O escritor guineense Tony Tcheka considera que a partir da oralidade é que se diz a verdade. Veterano das guerras pela independência de seu país, lembrou uma delas, que durou onze meses, e o recurso da comunidade para se “distrair” da realidade era contar histórias. “A oralidade não é um entrave, é uma ponte. São coisas que definem todo um sentimento, uma maneira de estar no mundo”, sublinhou.
Autoridades
O reitor da Unilab, Anastácio Queiroz, a pró-reitora de Extensão, Arte e Cultura, Rafaella Pessoa, e o secretário de Cultura do Estado do Ceará, Fabiano Piúba, saudaram o público no início do evento.
Rafaella Pessoa destacou a satisfação em ter a Unilab como parceira da bienal, lembrando que a parceiria se desenhou em julho do ano passado, durante o I Festival das Culturas da Unilab. Aproveitando a ocasião, a pró-reitora lembrou que os eventos preparativos para a segunda edição do festival tiveram início com a bienal fora da bienal.
O secretário de Cultura concatenou o tema da bienal, “Cada pessoa, um livro; o mundo, a biblioteca” a um conhecido provérbio africano que diz “Quando um homem morre é como se uma biblioteca inteira se incendiasse” e lembrou do debate em que conheceu o estudante da Unilab, Rubilson, durante a Conferência da Juventude. “Rubilson trouxe à tona este provérbio e ele tinha tudo a ver com o tema da bienal, que já estava sendo trabalhado”, disse.
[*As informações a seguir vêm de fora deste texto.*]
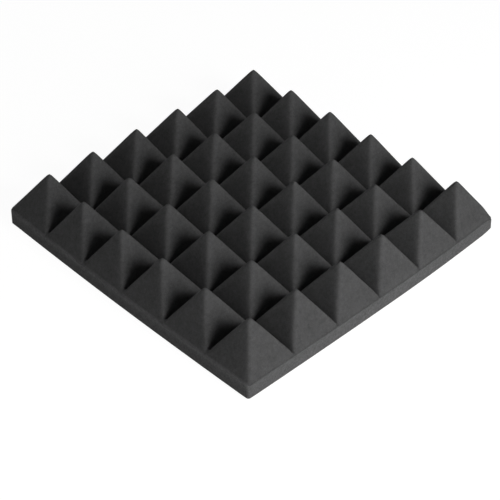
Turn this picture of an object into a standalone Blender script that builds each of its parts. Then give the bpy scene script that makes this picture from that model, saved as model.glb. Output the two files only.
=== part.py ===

O reitor da Unilab afirmou que a bienal deve se configurar como uma oportunidade para incentivar professores e estudantes a escreverem sobre a história e cultura do Maciço de Baturité, onde a universidade se instala. “É uma região muito rica e tem muito a ser dito sobre. O que não está escrito acaba sendo como se não tivesse existido, é preciso contar essa história”, declarou.